Medicaid finances health and long-term care expenses for more Americans than any other program. Medicaid’s substantial growth over the past few decades is one of the major developments in American health policy and spending. Multiple eligibility expansions beginning in the late 1980’s and a massive expansion of the program to able-bodied, working-age adults through the Affordable Care Act (ACA) caused significant growth through 2020. Medicaid enrollment and spending has also skyrocketed with the federal pandemic policy that prohibited states from removing ineligible people from the program.

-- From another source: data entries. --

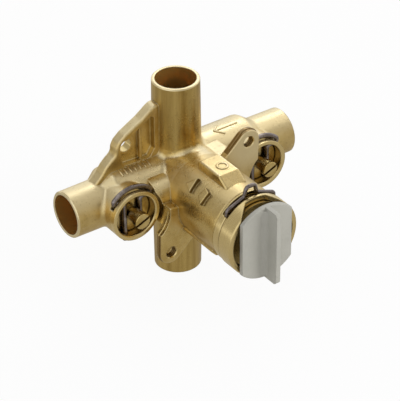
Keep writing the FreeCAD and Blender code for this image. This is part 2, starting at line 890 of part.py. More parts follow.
def stop_bonnet(x):
    at = (x, 0, 0)
    head = rod("y", stop_bore_r - bonnet_gap, bonnet_front, stop_step_y - bonnet_step_gap, at)
    head = blended(head, bonnet_edge, lies_at_y(bonnet_front))
    body = fuse([head, rod("y", stop_chamber_r - bonnet_gap, stop_step_y - over, bonnet_back, at)])
    groove_floor = stop_bore_r - 2 * (stop_ring_wire_r + ring_gap)
    half = stop_ring_wire_r + stop_ring_side_play
    seal_half = stem_seal_wire_r + stem_seal_side_play
    seal_r = shank_r + 2 * (ring_gap + stem_seal_wire_r) + seal_play
    return cut(body, [
        tube("y", stop_bore_r + over, groove_floor, stop_ring_y - half, stop_ring_y + half, at),
        rod("y", shank_r + shank_play, bonnet_front - over, bonnet_back, at),
        rod("y", seal_r, stem_seal_y - seal_half, stem_seal_y + seal_half, at),
        hex_bar(hex_flat_half, bonnet_front + bonnet_wall, bonnet_back + over, x),
    ])


def stop_spindle(x):
    """Slotted spindle: head, shank, neck for the clip, flange and screw thread."""
    at = (x, 0, 0)
    head_back = spindle_front + spindle_head_len
    neck_front = stop_clip_y - stop_wire_r - spindle_neck_play
    neck_back = stop_clip_y + stop_wire_r + stop_wire_gap + near
    head = rod("y", spindle_head_r, spindle_front, head_back, at)
    head = blended(head, spindle_head_edge, lies_at_y(spindle_front))
    wide = spindle_head_r + over
    half = driver_slot_w / 2
    slot = box(x - wide, x + wide, spindle_front - over, spindle_front + driver_slot_depth, -half, half)
    slot.rotate(V(x, 0, 0), AXES["y"], -driver_slot_deg)
    return fuse([
        head.cut(slot),
        rod("y", shank_r, head_back, neck_front, at),
        rod("y", spindle_neck_r, neck_front, neck_back, at),
        rod("y", shank_r, neck_back, flange_front, at),
        rod("y", hex_flat_half - flange_inset, flange_front, flange_back, at),
        rod("y", thread_r, flange_back, thread_end, at),
    ])


def stop_piston(x):
    at = (x, 0, 0)
    piston = fuse([
        hex_bar(hex_flat_half - hex_play, piston_front, piston_disc_front, x),
        rod("y", washer_r + piston_disc_rim, piston_disc_front, piston_disc_back, at),
        rod("y", washer_boss_r, piston_disc_back, washer_back - washer_boss_short, at),
    ])
    return piston.cut(rod("y", thread_r + thread_play, piston_front - over, piston_hole_end, at))


def stop_washer(x):
    return tube("y", washer_r, washer_boss_r + washer_play, piston_disc_back, washer_back, (x, 0, 0))


def stop_bonnet_ring(x):
    return ring(stop_bore_r - ring_gap - stop_ring_wire_r, stop_ring_wire_r, x, stop_ring_y)


def stop_stem_seal(x):
    return ring(shank_r + ring_gap + stem_seal_wire_r, stem_seal_wire_r, x, stem_seal_y)


def stop_clip(x):
    """Wire clip: two legs beside the spindle, turned outwards and back over the boss."""
    half = math.radians(stop_arc_half_deg)
    end = (-stop_arc_r * math.sin(half), stop_arc_r * math.cos(half))
    tail = (end[0] - stop_tail * math.cos(half), end[1] - stop_tail * math.sin(half))
    left = [(-stop_leg_x, stop_foot_z, 0), (-stop_leg_x, stop_leg_top_z, stop_leg_bend)]
    left += [(tail[0], tail[1], stop_tail_bend)]
    right = [(-a, z, bend) for a, z, bend in reversed(left)]
    corners = left + [(0, stop_arc_r / math.cos(half), stop_arc_r)] + right
    return bent_wire([(x + a, z, bend) for a, z, bend in corners], stop_wire_r, stop_clip_y)


def main():
    os.makedirs("parts", exist_ok=True)
    pieces = {
        "valve_body": valve_body(),
        "cartridge_shell": cartridge_shell(),
        "cartridge_end_plug": cartridge_end_plug(),
        "cartridge_stem": cartridge_stem(),
        "balance_cage": balance_cage(),
        "balance_spool": balance_spool(),
        "stem_o_ring": stem_o_ring(),
        "shell_front_o_ring": shell_ring(front_ring_y),
        "shell_rear_o_ring": shell_ring(rear_ring_y),
        "cartridge_clip": cartridge_clip(),
        "test_cap": test_cap(),
        "stop_clips": Part.makeCompound([stop_clip(-stop_x), stop_clip(stop_x)]),
    }
    for name, side in (("hot", HOT), ("cold", COLD)):
        x = side * stop_x
        pieces[name + "_port_seal"] = port_seal(side)
        pieces[name + "_stop_bonnet"] = stop_bonnet(x)
        pieces[name + "_stop_spindle"] = stop_spindle(x)
        pieces[name + "_stop_piston"] = stop_piston(x)
        pieces[name + "_stop_washer"] = stop_washer(x)
        pieces[name + "_stop_bonnet_ring"] = stop_bonnet_ring(x)
        pieces[name + "_stop_stem_seal"] = stop_stem_seal(x)
    for name, shape in pieces.items():
        shape.exportStep("parts/" + name + ".step")
        print(name, len(shape.Solids), shape.isValid(), round(shape.Volume, 1))


main()
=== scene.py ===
import json
import math

import bmesh
import bpy
from mathutils import Matrix, Vector


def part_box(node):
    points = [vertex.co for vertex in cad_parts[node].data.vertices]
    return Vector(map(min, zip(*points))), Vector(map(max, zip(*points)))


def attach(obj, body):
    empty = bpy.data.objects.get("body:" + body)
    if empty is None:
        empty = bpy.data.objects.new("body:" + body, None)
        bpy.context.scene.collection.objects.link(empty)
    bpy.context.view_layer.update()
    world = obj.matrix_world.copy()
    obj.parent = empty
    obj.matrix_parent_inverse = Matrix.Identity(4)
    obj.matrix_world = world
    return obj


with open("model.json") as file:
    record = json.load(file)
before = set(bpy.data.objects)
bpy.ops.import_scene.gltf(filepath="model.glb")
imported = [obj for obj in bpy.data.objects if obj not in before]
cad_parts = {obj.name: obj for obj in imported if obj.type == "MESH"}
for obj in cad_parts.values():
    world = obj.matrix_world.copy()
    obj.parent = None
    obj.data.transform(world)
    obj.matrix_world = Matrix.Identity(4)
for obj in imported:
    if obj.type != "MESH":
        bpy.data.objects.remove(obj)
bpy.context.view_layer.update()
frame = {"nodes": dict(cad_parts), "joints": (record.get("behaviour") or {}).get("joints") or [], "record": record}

MM = 0.001

# The photograph's camera: its turn, height and roll in degrees, its distance and shifts in metres
PHOTO_LONG_SIDE = 401
FOCAL_PIXELS = 2138.54
SENSOR_WIDTH = 36.0
VIEW_TURN, VIEW_HEIGHT, VIEW_ROLL = -35.345, 34.484, -0.345
VIEW_DISTANCE, VIEW_RIGHT, VIEW_UP = 0.82502, 0.008949, -0.01141

# Sizes of the casting, from the frame
mounts = {mount["name"]: mount for mount in frame["record"]["mounts"]}
joints = {joint["name"]: joint for joint in frame["joints"]}
body_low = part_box("valve_body")[0]
bonnet_low, bonnet_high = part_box("cold_stop_bonnet")
cup = mounts["cold_inlet_cup"]
CUP_R = cup["dims"]["r_mm"] * MM
CUP_DEPTH = cup["dims"]["length_mm"] * MM
INLET_REACH = cup["pos_m"][0]
OUTLET_REACH = mounts["shower_outlet_cup"]["pos_m"][2]
STOP_X = joints["cold_stop_turn"]["pos_m"][0]
STOP_FACE_Y = bonnet_low.y
STOP_HEAD_R = bonnet_high.x - STOP_X
MOUTH_Y = body_low.y
EAR_HOLE_FAR = mounts["trim_screws"]["dims"]["pcd_mm"] * MM / 2
EAR_HOLE_R = mounts["trim_screws"]["dims"]["hole_r_mm"] * MM
EAR_HOLE_Y = mounts["trim_screws"]["pos_m"][1]
WEB_HOLE_FAR = mounts["web_screws"]["dims"]["pcd_mm"] * MM / 2
WEB_HOLE_R = mounts["web_screws"]["dims"]["hole_r_mm"] * MM

# The hubs and the tubes, which grow thicker towards their roots
TUBE_WALL = 1.305 * MM
TUBE_DRAFT = 0.48 * MM
TUBE_ROOT_R = CUP_R + TUBE_WALL + TUBE_DRAFT
RIM = 0.45 * MM
HUB_R = 12.6 * MM
HUB_BLEND = 1.8 * MM
HUB_TAPER_X = 36.2 * MM

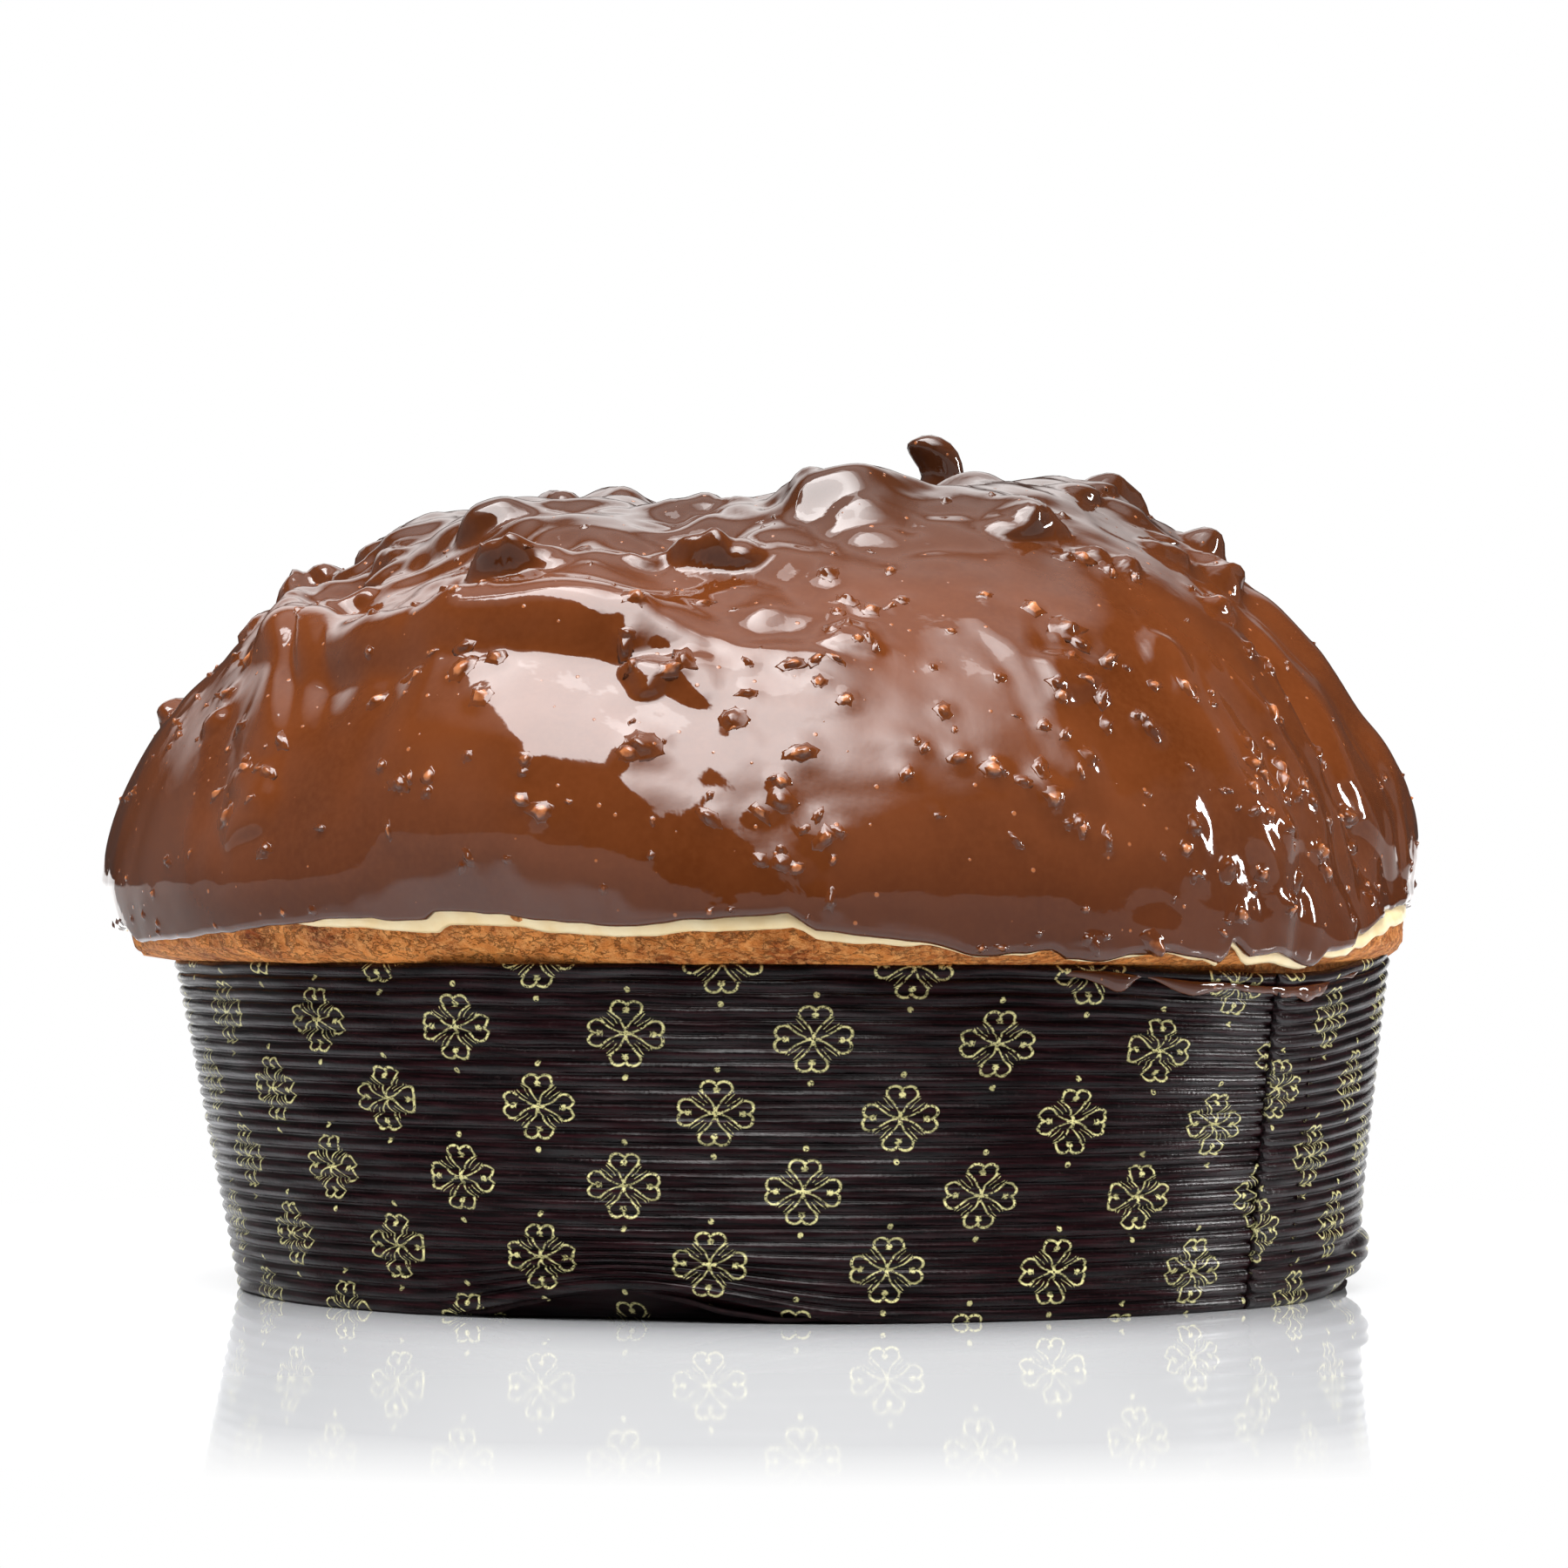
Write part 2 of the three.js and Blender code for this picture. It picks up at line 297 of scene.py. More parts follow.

While Medicaid recipients often suffer from poor access to medical care services and health outcomes generally disappoint, the focus of Paragon’s Medicaid Visuals is to provide information and perspective about the magnitude of its growth.
The figures illustrate the story and trends more appropriately than words, but here are some key takeaways:
- There are now twice as many Medicaid recipients as people in poverty.
- The increase in Medicaid enrollment has been driven by able-bodied, working-age adults who now significantly outnumber elderly and disabled enrollees combined.
- Medicaid enrollment has grown from about 8% of Americans in the late 1980s to a quarter of the population today.
- Driven by federal COVID policies, Medicaid enrollment increased from 65 million people to 82 million people from March 2020 through May 2022.
- Nearly 9% of the U.S. federal budget is spent on Medicaid, a percentage that has tripled over the last three decades.
- Today there are only two workers for each Medicaid recipient. The country’s capacity to finance Medicaid has deteriorated.
- In the late 1980’s, there were more than five workers earning income and paying taxes to financially support each Medicaid recipient.
- Taxpayers spend nearly $20,000 per person in poverty per year through Medicaid.
- Medicaid now represents about 30% of total state spending, roughly the same amount as combined state spending on elementary & secondary education and higher education.
- Three decades ago, states spent over three times more on education than on Medicaid.
- Inflation-adjusted Medicaid spending is up over 500% over the last three decades, which is the leading reason for the growth of state government.
- Federal subsidies for Medicaid are responsible for driving that growth as federal funds received for Medicaid are now seven times greater than federal funds for elementary and secondary education.